In my experience this point is usually dismissed as a technicality by believers in Christ who consider themselves "Reformed." To that I can only say - it is a technicality upon which their entire movement was based. This technical blunder was the first drop in a massive tsunami of extra-biblical documents, confessions and catechisms, which compete for and often eclipse the light of truth that comes directly from the scriptures.

We are all too quickly enamored of our own words and too prone to placing them ahead of the scriptures themselves. Let us all endeavor to follow Peter's admonition, "If any man speak, let him speak as the oracles of God." (I Pet 4:11)

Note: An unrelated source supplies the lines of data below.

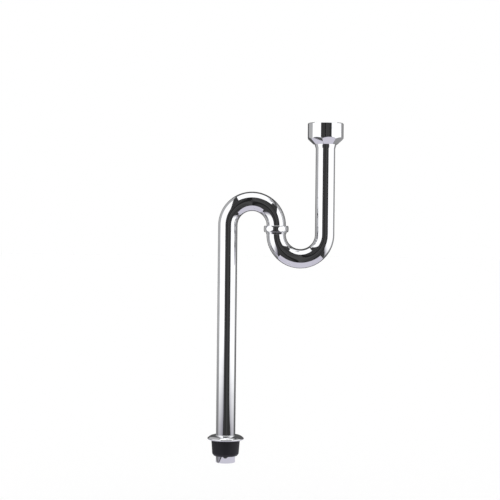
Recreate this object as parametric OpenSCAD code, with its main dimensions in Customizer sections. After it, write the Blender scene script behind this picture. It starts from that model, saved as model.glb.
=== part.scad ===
// Chromed brass S-trap for a wall urinal, in millimetres.
// The inlet axis is the Z axis and both bends lie in the XZ plane, with the tail on the -X side.
// The origin is on the inlet axis, on the face that the urinal's outlet spigot presses on.

/* [Tube] */
// Outside diameter of the tube
tube_d = 32; // [30:0.5:34]
// Wall thickness of the tube
tube_wall = 1.2; // [0.8:0.1:1.6]
// Radius of both bends, measured to the middle of the tube
bend_radius = 40; // [38:1:60]

/* [Layout] */
// Depth of the lower bend's centre under the inlet seat
inlet_drop = 163.5; // [80:0.5:260]
// Height of the swan neck's centre over the lower bend's centre
union_rise = 14; // [14:0.5:40]
// Length of the tail, from the swan neck's centre to its cut end
tail_drop = 391; // [120:1:600]
// Length of bare tail that shows under the floor seal
bare_end = 11; // [5:1:60]

/* [Inlet] */
// Outside diameter of the inlet nut's round band
inlet_nut_d = 59; // [57:0.5:64]
// Height of the inlet nut's mouth over the seat
inlet_mouth_h = 20.5; // [16:0.5:26]
// Depth of the inlet nut's foot under the seat
inlet_foot_h = 14.5; // [13:0.5:18]
// Number of flats on the inlet nut's foot
inlet_flats = 8; // [6:1:12]
// Slope of those flats from the horizontal, in degrees
inlet_flat_slope = 45; // [40:1:50]
// Turn of the first flat's middle from the front, in degrees
inlet_flat_turn = 9.5; // [0:0.5:45]
// Minor diameter of the inlet thread, which suits a G 1 1/2 spigot
inlet_thread_d = 44.9; // [44.5:0.1:45.5]
// Thickness of the inlet gasket
inlet_gasket_h = 3; // [2:0.5:4]
// How much the tube's top is swelled, in radius
bell_swell = 1.8; // [1:0.1:2]

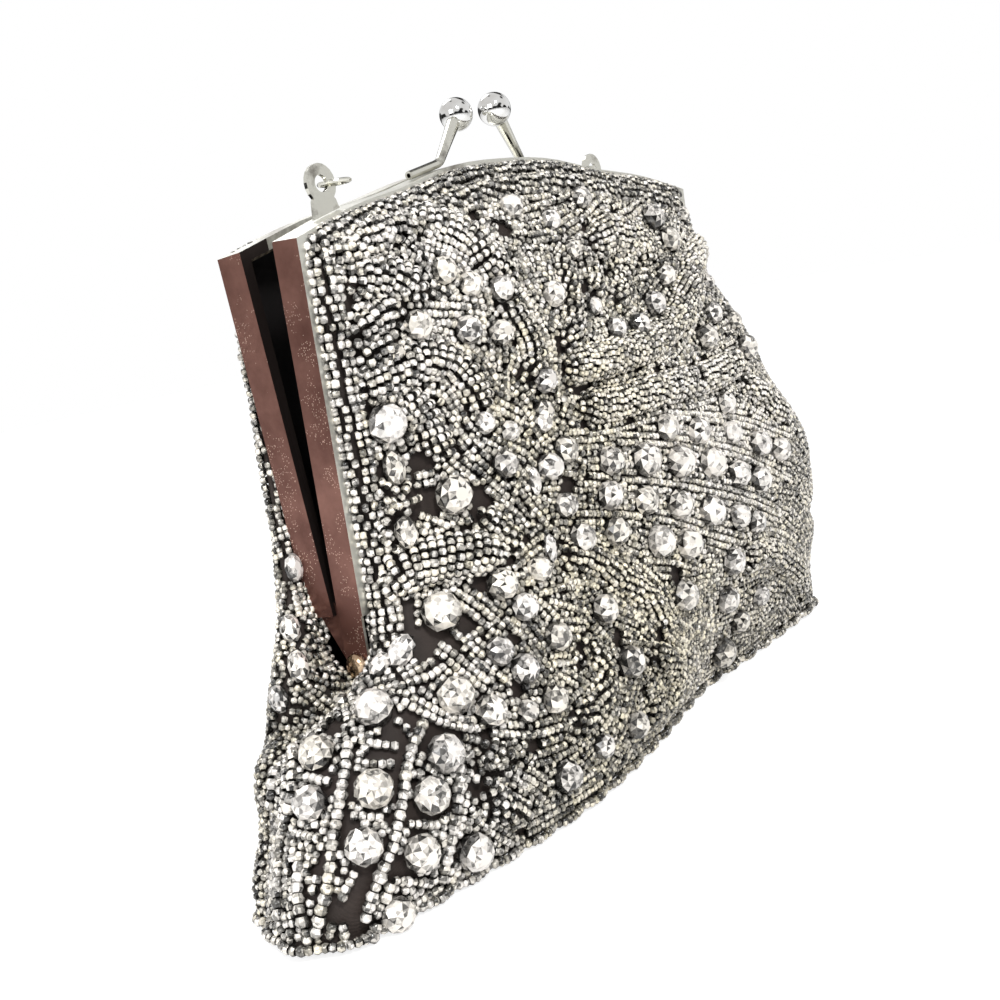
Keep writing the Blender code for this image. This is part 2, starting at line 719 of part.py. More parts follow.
frame_jaw("front_frame", front, front_body, copper)
frame_jaw("back_frame", back, back_body, copper)
for hand, word in ((-1, "left"), (1, "right")):
    rivet(f"{word}_hinge_rivet", hand, front_body, silver)
    washer(f"{word}_hinge_washer", hand, front_body, silver)
for side, word, body, ring_body in ((front, "front", front_body, front_ring_body),
                                    (back, "back", back_body, back_ring_body)):
    clasp_stem(f"{word}_clasp_stem", side, body, silver)
    clasp_ball(f"{word}_clasp_ball", side, body, chrome)
    chain_lug(f"{word}_chain_lug", side, body, silver)
    jump_ring(f"{word}_jump_ring", side, ring_body, silver)
    jaw_panel(f"{word}_panel", side, body, beadwork, 0, fabric, hangs_out=side == front)
    jaw_panel(f"{word}_panel_lining", side, body, satin, fabric + fit, lining,
              short_of_arm=lining_short if side == front else 0,
              ease=lining_ease if side == front else 0)
    filler_cord(f"{word}_filler_cord", side, body, paper)
pouch_shell("lower_pouch", pouch_body, beadwork, 0, fabric)
pouch_shell("lower_pouch_lining", pouch_body, satin, fabric + fit, lining, lining_short_rows)
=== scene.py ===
# Looks of a beaded evening handbag on a kiss-clasp frame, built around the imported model.
# Bag millimetres: x across, y 0 where the two jaws meet and minus to the front, z up from the base.
import math

import bmesh
import bpy
import numpy as np
from mathutils import Matrix, Quaternion, Vector
from mathutils.bvhtree import BVHTree
from mathutils.kdtree import KDTree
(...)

Given these six undeniable issues, I would implore God's people everywhere to base what they believe directly upon the scriptures themselves. The issue of "Calvinism" or "not Calvinism" is an utterly meaningless distraction that serves only to provide carnal comfort among the Reformed and unnecessary vitriol among the non-Reformed. Regardless of your theological convictions, if you don't have a sound biblical argument for what you believe, based on rightly divided scripture, then know this:

You simply have no sound basis for what you believe.  

Armed with this unpleasant but unavoidable reality, TETH's advice is to examine what the word of God says on the matter, not what Calvin or Arminius or anyone else said. Proving that John Calvin believed what you believe is no more an affirmation that what you believe is the truth than proving that John Denver believed what you believe is.

Finally, lest there be any confusion, feel free to create your own version of this truth using the following template by substituting the theology, theologian, or denomination of your choice for X:

X is a red herring.  

If Paul's statement that the scriptures are able to "throughly furnish" us unto every good work (II Tim 3:16-17), we should base what we believe on the right division of scripture. Period. End of story.